Whipped Jack­al: Ben­i­to Mus­soli­ni (1883-1945), Ital­ian Prime Min­is­ter, 1922-43, Duce of Fas­cism, 1943-45. Churchill praised him briefly before the war, but after join­ing Hitler he became a “whipped jack­al… frisk­ing up at the side of the Ger­man tiger with yelp­ings not only of appetite—that can be understood—but even of triumph!”

Winc­ing Mar­quess: Hen­ry Pet­ty-Fitz­mau­rice, 5th Mar­quess of Lans­downe (1845-1927), House of Lords, 1886-1927. Churchill, 1909: “he claimed no right…to mince the Bud­get, [only] the right to wince when swal­low­ing it. Well, that is a much more mod­est claim…. If his Par­ty are sat­is­fied with the Winc­ing Mar­quess, we have no rea­son to protest.”

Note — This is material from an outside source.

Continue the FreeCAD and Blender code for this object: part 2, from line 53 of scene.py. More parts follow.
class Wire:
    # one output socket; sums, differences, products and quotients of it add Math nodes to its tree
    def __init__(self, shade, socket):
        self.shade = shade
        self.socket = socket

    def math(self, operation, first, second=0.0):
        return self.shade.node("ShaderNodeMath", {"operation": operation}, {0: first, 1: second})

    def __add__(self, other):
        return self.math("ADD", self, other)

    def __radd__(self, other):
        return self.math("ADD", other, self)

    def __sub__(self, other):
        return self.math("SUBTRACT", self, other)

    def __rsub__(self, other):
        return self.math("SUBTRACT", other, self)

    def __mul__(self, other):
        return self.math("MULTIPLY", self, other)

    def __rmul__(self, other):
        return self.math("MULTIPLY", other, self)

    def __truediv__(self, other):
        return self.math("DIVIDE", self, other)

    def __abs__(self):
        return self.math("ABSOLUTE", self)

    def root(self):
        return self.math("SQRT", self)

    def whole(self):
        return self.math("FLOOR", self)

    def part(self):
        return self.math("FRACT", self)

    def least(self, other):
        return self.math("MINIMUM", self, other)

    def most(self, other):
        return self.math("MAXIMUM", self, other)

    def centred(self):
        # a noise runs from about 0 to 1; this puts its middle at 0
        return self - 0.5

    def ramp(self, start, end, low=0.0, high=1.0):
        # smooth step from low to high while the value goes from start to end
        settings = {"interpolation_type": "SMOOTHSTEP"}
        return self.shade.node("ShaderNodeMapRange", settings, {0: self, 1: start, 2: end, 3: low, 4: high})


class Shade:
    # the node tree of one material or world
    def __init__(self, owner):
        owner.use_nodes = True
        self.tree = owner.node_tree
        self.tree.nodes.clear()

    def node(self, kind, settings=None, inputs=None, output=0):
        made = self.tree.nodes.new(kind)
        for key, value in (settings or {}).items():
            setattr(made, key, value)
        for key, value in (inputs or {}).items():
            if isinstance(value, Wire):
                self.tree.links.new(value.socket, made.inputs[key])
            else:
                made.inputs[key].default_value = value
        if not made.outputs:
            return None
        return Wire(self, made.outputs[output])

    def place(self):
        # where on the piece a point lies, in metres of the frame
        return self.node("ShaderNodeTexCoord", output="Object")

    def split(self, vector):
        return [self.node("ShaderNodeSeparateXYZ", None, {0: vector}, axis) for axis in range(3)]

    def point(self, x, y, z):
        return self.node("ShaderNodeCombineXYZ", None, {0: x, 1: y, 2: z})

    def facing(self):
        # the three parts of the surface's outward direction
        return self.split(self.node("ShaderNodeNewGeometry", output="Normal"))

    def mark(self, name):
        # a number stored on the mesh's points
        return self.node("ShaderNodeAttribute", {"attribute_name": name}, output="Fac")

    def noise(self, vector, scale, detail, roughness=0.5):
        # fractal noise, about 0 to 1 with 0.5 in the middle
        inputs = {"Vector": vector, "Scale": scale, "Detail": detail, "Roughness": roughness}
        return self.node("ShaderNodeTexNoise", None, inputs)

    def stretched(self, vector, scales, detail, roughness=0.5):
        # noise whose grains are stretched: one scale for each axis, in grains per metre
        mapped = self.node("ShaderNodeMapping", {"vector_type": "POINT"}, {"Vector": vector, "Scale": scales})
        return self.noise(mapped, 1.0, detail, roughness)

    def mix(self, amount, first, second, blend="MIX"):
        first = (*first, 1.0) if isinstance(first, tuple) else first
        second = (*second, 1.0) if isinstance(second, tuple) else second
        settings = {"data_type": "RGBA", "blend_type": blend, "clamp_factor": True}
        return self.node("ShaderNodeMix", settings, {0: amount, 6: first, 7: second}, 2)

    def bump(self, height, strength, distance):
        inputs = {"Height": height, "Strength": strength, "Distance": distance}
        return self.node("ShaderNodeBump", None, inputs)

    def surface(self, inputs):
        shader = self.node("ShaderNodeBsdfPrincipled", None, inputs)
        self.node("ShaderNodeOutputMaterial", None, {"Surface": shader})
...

*Wuther­ing Height: John Charles Wal­sham, 1st Baron Rei­th (1889-1971),  BBC Direc­tor Gen­er­al, 1923-38. The tow­er­ing Rei­th was briefly in the wartime Coali­tion Cab­i­net. But he’d kept Churchill off the air in the 1930s, and no love was lost between them. WSC rejoiced to have seen “the last of that Wuther­ing Height” around 1940.

7 thoughts on “Churchill’s Potent Political Nicknames: Adm. Row-Back to Wuthering Height

  1. I think my favorite nick­name he gave Hitler was not so much a nick­name, but a reminder of Hitler’s high­est rank achieved in the army. “They have of course the con­so­la­tion of know­ing that they have been com­mand­ed and led, not by the Ger­man Gen­er­al Staff, but by Cor­po­ral Hitler him­self.” —World Broad­cast, 29 Novem­ber 1942.

  2. Excel­lent list – many thanks.
    Sub­scribers might like to add to it.

    One of my favourites (par­tic­u­lar­ly thorny when you have to trans­late it into French, as I had to do on at least two occa­sions, since a French eye does not per­ceive the joke) : “Use­less” Per­cy for Eustace Per­cy (attest­ed in pub­lished let­ters to Clementine).